“ . . .I used to love my crackers and buttermilk, or my buttermilk and cornbread, in the afternoon. I like to smash it all up in my glass and eat it with a spoon. But you cain’t eat in public like you can at home . . . can you?”
— Ninny Threadgoode in Fried Green Tomatoes at the Whistle Stop Café, by Fannie Flagg
To dunk, or not to dunk? That is the question. Emily Post, may she rest in peace, came out firmly against the practice in her foundational volume Etiquette. The 1937 edition gives no quarter: “Don’t dunk, although it is an approved practise* in certain sections of the country. According to the precepts of etiquette, ‘dunking’ bread or doughnuts into coffee is rated very little above eating with a knife.”** By the 1950 edition she had altered her admonition a bit: “Don’t dunk, although it is an approved practice in lunch wagons—according to the movies.”*** But why did Mrs. Post switch the focus of her disapproval from regionalism to the movies? It couldn’t have been Alice Faye trying to persuade James Ellison to dunk his doughnuts in The Gang’s All Here, could it? And why did Mrs. Post even need to mention dunking in the first place, since there’s no reference to it in her first edition of 1922?
The answer, oddly enough, has nothing to do with coffee and everything to do with famously assassinated Louisiana populist Huey Long. Long, “The Kingfish,” started a big kerfuffle with the editor of the Atlanta Constitution about dunking cornbread in potlikker**** in 1931. Huey was an unrepentant dunker, and his Atlanta opponents fierce advocates for crumbling the cornbread or cornpone into the potlikker instead. The national uproar eventually involved a few governors and other elected officials, and The New York Times tried to get Mrs. Post to take a firm stand one way or the other.
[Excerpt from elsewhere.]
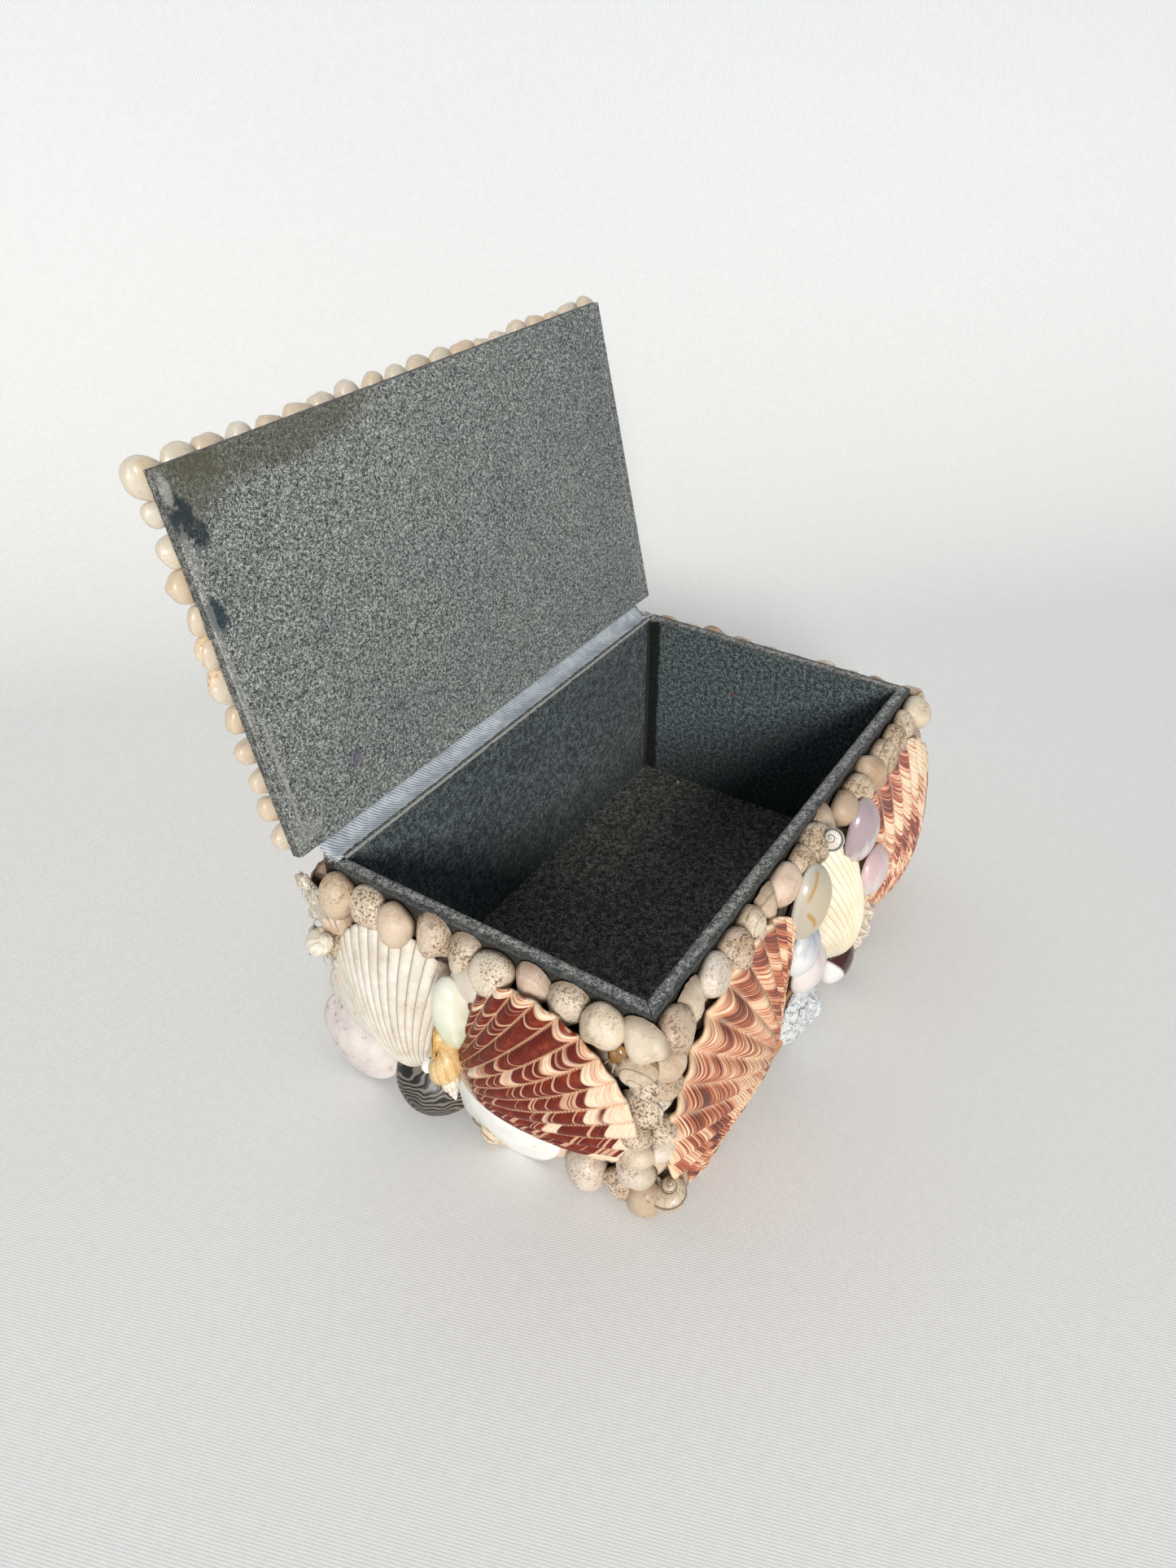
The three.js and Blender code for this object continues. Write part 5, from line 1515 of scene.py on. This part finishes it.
def sagging(start, end, sag, steps=8):
    """The points of a thread between two places, hanging by sag in its middle."""
    points = []
    for step in range(steps + 1):
        drop = -4 * sag * step / steps * (1 - step / steps)
        points.append(start.lerp(end, step / steps) + Vector((0, 0, drop)))
    return points


def on_left(along, up, off):
    """A place on the left wall, in millimetres along it, up it and off it."""
    return faces["left"][0] @ Vector((along * mm, up * mm, off * mm))


clear_glue = set_glue("clear_glue", (0.68, 0.60, 0.49), 0.28)
amber_glue = set_glue("amber_glue", (0.34, 0.17, 0.05), 0.12)
chances = random.Random(29)
threads_made = []
for number in range(26):
    start = on_left(chances.uniform(-54, -44), chances.uniform(42, 70), chances.uniform(3.5, 7.5))
    down = Vector((chances.uniform(-1, 1), chances.uniform(-4, 4), chances.uniform(-11, -4)))
    thread = sagging(start, start + down * mm, chances.uniform(0.2, 1.0) * mm)
    threads_made.append((thread, chances.uniform(0.14, 0.34) * mm))
for start, end, sag in (
    ((43.5, 60.5, 4.0), (39.0, 53.2, 6.5), 0.8), ((44.0, 61.0, 4.0), (42.5, 49.5, 6.5), 0.3),
    ((44.5, 60.5, 4.5), (49.0, 57.0, 5.5), 0.5),
):
    threads_made.append((sagging(on_left(*start), on_left(*end), sag * mm), 0.24 * mm))
glue_on(strands("glue_threads", threads_made, clear_glue), "box", "pearl_shell")
lumps = []
for number in range(11):
    spot = (chances.uniform(-0.53, -0.455), chances.uniform(0.56, 0.93))
    size = chances.uniform(4.0, 7.0) * mm
    lumps.append(domed(f"glue_lump_{number}", size, 0.7 * size, 0.45 * size, clear_glue,
        place_on("left", spot, chances.uniform(50, 130), 4.2 * mm), number, 0.2, 0.35, wrap=110,
        sides=28, rounds=10))
glue_on(as_one("glue_lumps", lumps), "box", "pearl_shell")
glue_on(
    domed("glue_drop", 6.5 * mm, 4.5 * mm, 2.6 * mm, amber_glue,
        place_on("left", (0.431, 0.825), 80, 2.8 * mm), 0.4, 0.08, wrap=110), "box", "amber_shell")
tape_blob = domed("glue_tape_end", 4.6 * mm, 3.6 * mm, 2.4 * mm, clear_glue,
    Matrix.Translation((0.0829, 0.0518, 0.0697)), 2.0, 0.15)
glue_on(tape_blob, "box", "pearl_shell")
tape_fibre = set_glue("tape_fibre", (0.74, 0.75, 0.75), 0.8)
frays = []
for side in (-1, 1):
    for number in range(22):
        start = Vector((side * 81.9, chances.uniform(47.6, 50.6), 72.0)) * mm
        out, back, lift = (chances.uniform(*reach) for reach in ((0.6, 2.4), (-0.8, 0.8), (-0.5, 0.12)))
        end = start + Vector((side * out, back, lift)) * mm
        frays.append((sagging(start, end, 0.05 * mm, 4), 0.09 * mm))
glue_on(strands("tape_frays", frays, tape_fibre), "box", "tape")

# Bits that lie in the box: a crumb of shell on the floor felt and a red fleck on the right wall.
crumb_place = Matrix.Translation((0.0769, 0.0299, 0.0061))
glue_on(
    domed("crumb_floor", 1.6 * mm, 1.1 * mm, 0.7 * mm, clear_glue, crumb_place, 1.0, 0.15, sides=16,
        rounds=6), "box", "cream_shell")
red_fleck = set_glue("red_fleck", (0.30, 0.03, 0.035), 0.7)
fleck_place = Matrix.Translation((0.08005, 0.0114, 0.0515)) @ Matrix.Rotation(-math.pi / 2, 4, "Y")
glue_on(
    domed("fleck_right", 1.3 * mm, 1.0 * mm, 0.2 * mm, red_fleck, fleck_place, 1.0, 0.15, sides=16,
        rounds=6), "box", "felt")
For good or ill, the best she could come up with was the Classic Old Advice “When in Rome, do as the Romans do.” According to the Times, she would not “take sides with either Governor Huey Long of Louisiana, who dunks his corn pone, or those who oppose him on the ground that the only right thing to do is to crumble it. ‘I can’t set down rules that conflict with neighborhood customs,’ she said.” But this is Etiquetteer’s favorite part of the article. “It’s better not to be uppish about, though.” Because let’s face it, people can really tell you have good manners when they don’t have to look up your nostrils because your nose is always in the air.
So that, Etiquetteer suspects, is why Mrs. Post felt she had to speak out about dunking in subsequent editions of Etiquette, and then years later, when Long’s memory had faded, pivot her disapproval toward Hollywood. However you enjoy your potlikker, Etiquetteer would still rather not hear about anyone dunking into their coffee or tea, though.
Pro-dunking populist Huey Long.
*”Practise” is how she spelled it. Don’t go accusing Etiquetteer of a typgraphical error this time.
**Pages 753-754.
***Pages 494-495.
****You’ll find a definition of potlikker here. “Potlikker” is the Perfectly Proper spelling. “Pot liquor” is pretentious and highfalutin’, and we have no truck with it.